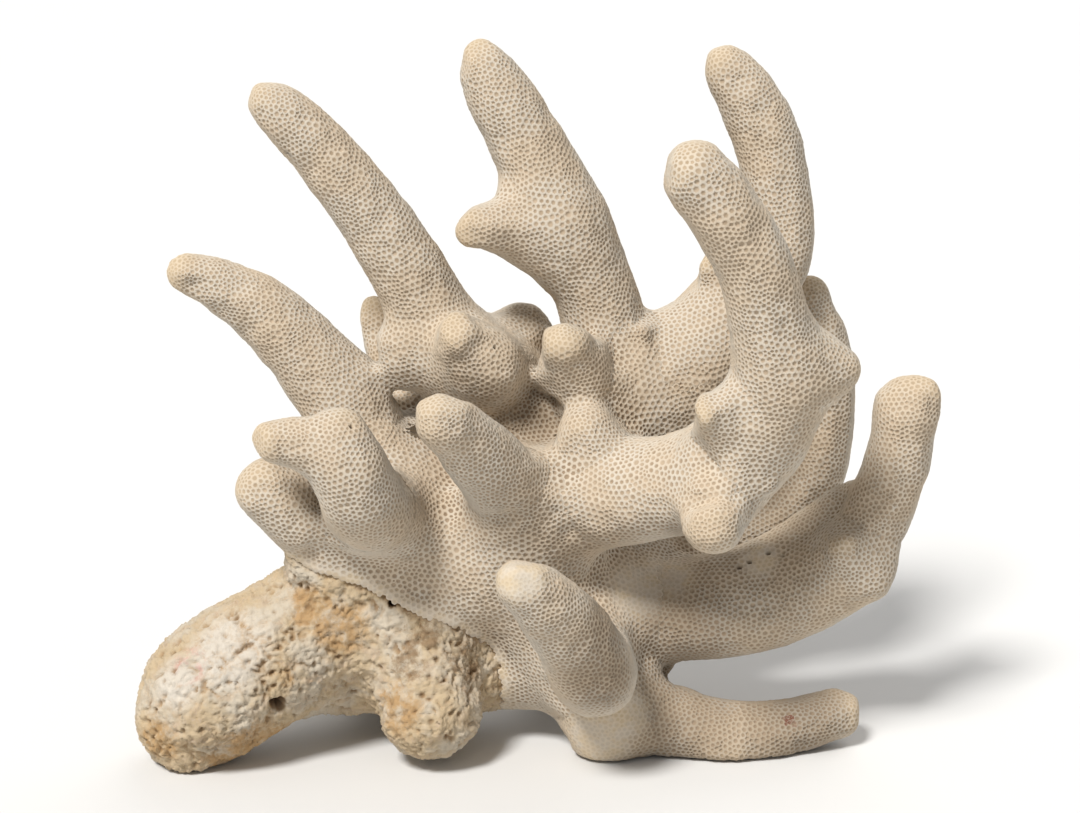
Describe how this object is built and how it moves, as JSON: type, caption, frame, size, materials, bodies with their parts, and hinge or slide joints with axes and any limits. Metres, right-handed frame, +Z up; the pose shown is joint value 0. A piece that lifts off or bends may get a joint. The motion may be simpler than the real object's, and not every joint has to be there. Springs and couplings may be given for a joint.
{
  "type": "branching coral",
  "caption": "Dry branching finger coral skeleton: blunt curved fingers and knobs rising from a worn base that rests on flat cuts.",
  "frame": {"origin": "middle of the underside's level, at the centre of the bounding box's bottom", "axes": "+X from the worn base towards the lower arm and the floor finger, +Y away from the picture's camera, +Z up"},
  "size_m": [0.2034, 0.1092, 0.1806],
  "materials": {
    "live_skin": "dull stony calcium carbonate with small closely packed cells",
    "worn_stone": "dull worn stone, cream with ochre stains"
  },
  "bodies": {
    "root": {"double_knob": "live_skin", "floor_finger": "live_skin", "front_arm": "live_skin", "front_finger": "live_skin", "hidden_finger": "live_skin", "leaning_finger": "live_skin", "left_finger": "live_skin", "left_knob": "live_skin", "low_knob": "live_skin", "lower_arm": "live_skin", "lower_finger": "live_skin", "middle_knob": "live_skin", "middle_stem": "live_skin", "rear_arm": "live_skin", "rear_foot": "live_skin", "rear_left_finger": "live_skin", "rear_middle_finger": "live_skin", "rear_right_finger": "live_skin", "short_knob": "live_skin", "tall_left_finger": "live_skin", "tall_middle_finger": "live_skin", "tall_right_finger": "live_skin", "trunk": "live_skin", "under_finger": "live_skin", "worn_base": "worn_stone"}
  },
  "joints": []
}
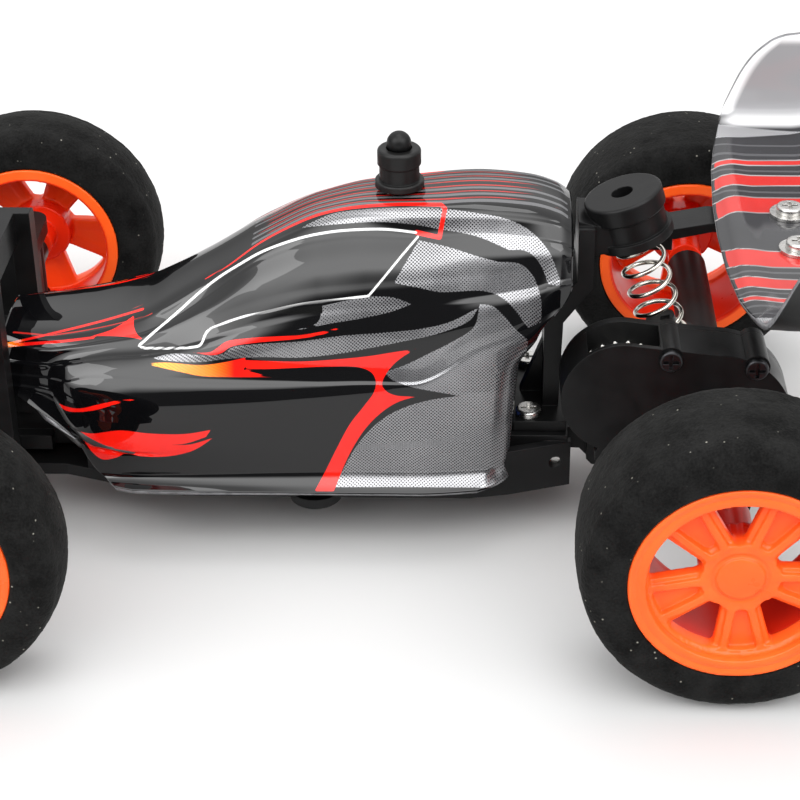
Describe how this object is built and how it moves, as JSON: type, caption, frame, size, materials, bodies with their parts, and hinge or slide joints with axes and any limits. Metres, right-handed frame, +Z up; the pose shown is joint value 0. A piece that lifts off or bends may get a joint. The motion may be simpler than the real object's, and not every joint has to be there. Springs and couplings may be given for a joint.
================
Stated task
Reproduce the data, keeping every line exactly the same.

Written solution
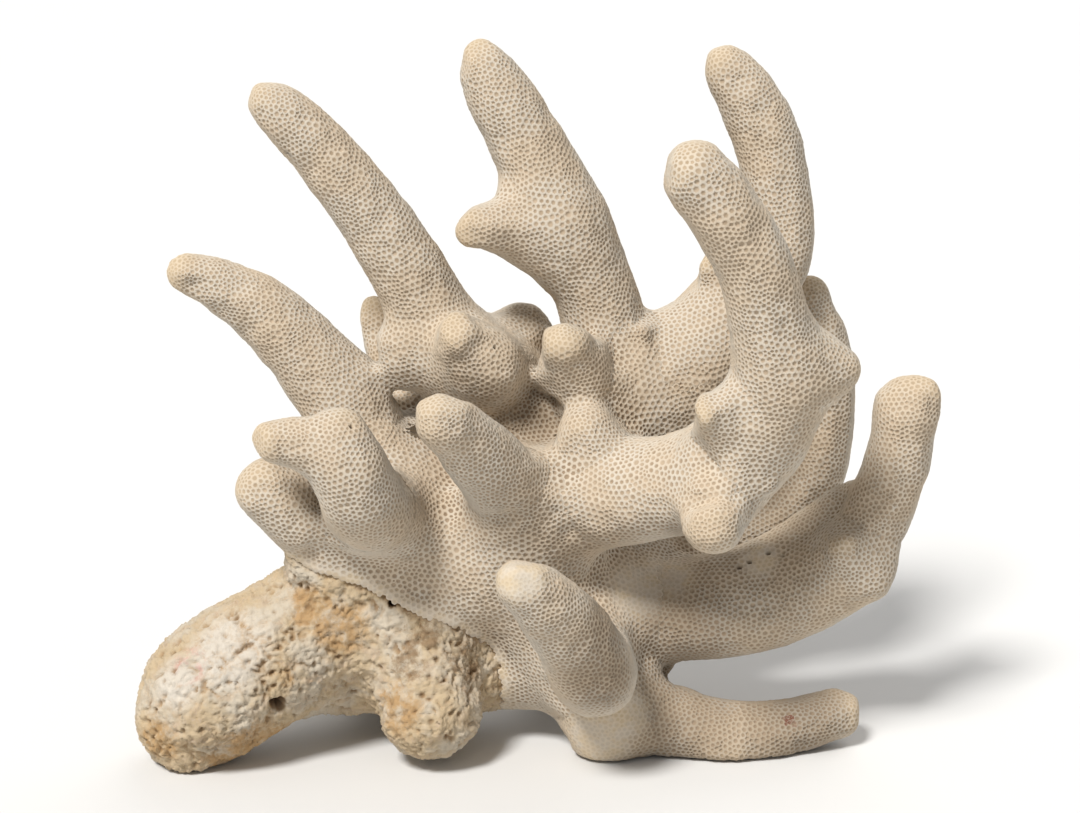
Describe how this object is built and how it moves, as JSON: type, caption, frame, size, materials, bodies with their parts, and hinge or slide joints with axes and any limits. Metres, right-handed frame, +Z up; the pose shown is joint value 0. A piece that lifts off or bends may get a joint. The motion may be simpler than the real object's, and not every joint has to be there. Springs and couplings may be given for a joint.
{
  "type": "branching coral",
  "caption": "Dry branching finger coral skeleton: blunt curved fingers and knobs rising from a worn base that rests on flat cuts.",
  "frame": {"origin": "middle of the underside's level, at the centre of the bounding box's bottom", "axes": "+X from the worn base towards the lower arm and the floor finger, +Y away from the picture's camera, +Z up"},
  "size_m": [0.2034, 0.1092, 0.1806],
  "materials": {
    "live_skin": "dull stony calcium carbonate with small closely packed cells",
    "worn_stone": "dull worn stone, cream with ochre stains"
  },
  "bodies": {
    "root": {"double_knob": "live_skin", "floor_finger": "live_skin", "front_arm": "live_skin", "front_finger": "live_skin", "hidden_finger": "live_skin", "leaning_finger": "live_skin", "left_finger": "live_skin", "left_knob": "live_skin", "low_knob": "live_skin", "lower_arm": "live_skin", "lower_finger": "live_skin", "middle_knob": "live_skin", "middle_stem": "live_skin", "rear_arm": "live_skin", "rear_foot": "live_skin", "rear_left_finger": "live_skin", "rear_middle_finger": "live_skin", "rear_right_finger": "live_skin", "short_knob": "live_skin", "tall_left_finger": "live_skin", "tall_middle_finger": "live_skin", "tall_right_finger": "live_skin", "trunk": "live_skin", "under_finger": "live_skin", "worn_base": "worn_stone"}
  },
  "joints": []
}
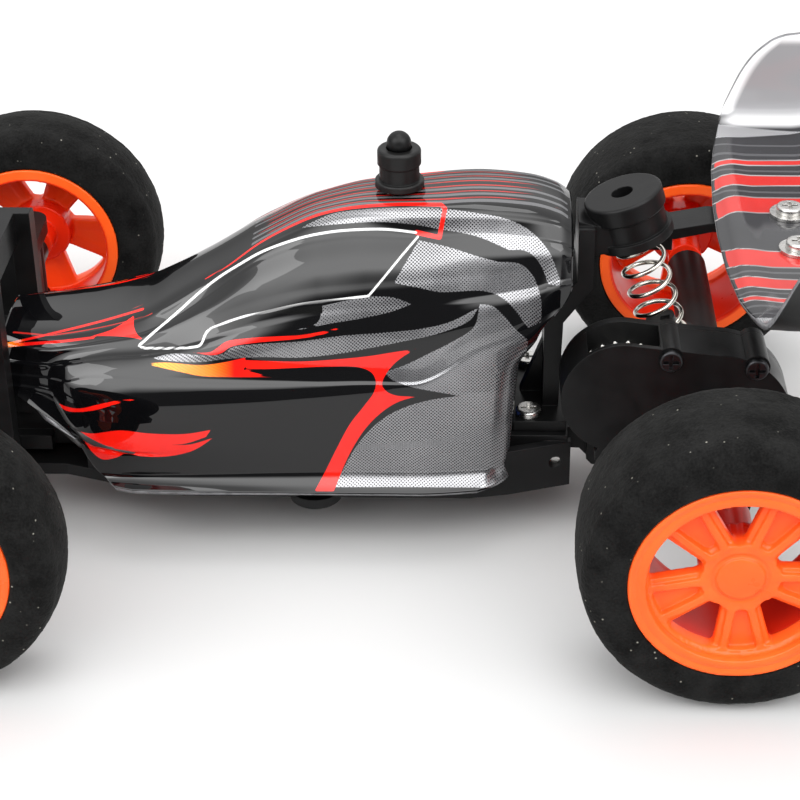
Describe how this object is built and how it moves, as JSON: type, caption, frame, size, materials, bodies with their parts, and hinge or slide joints with axes and any limits. Metres, right-handed frame, +Z up; the pose shown is joint value 0. A piece that lifts off or bends may get a joint. The motion may be simpler than the real object's, and not every joint has to be there. Springs and couplings may be given for a joint.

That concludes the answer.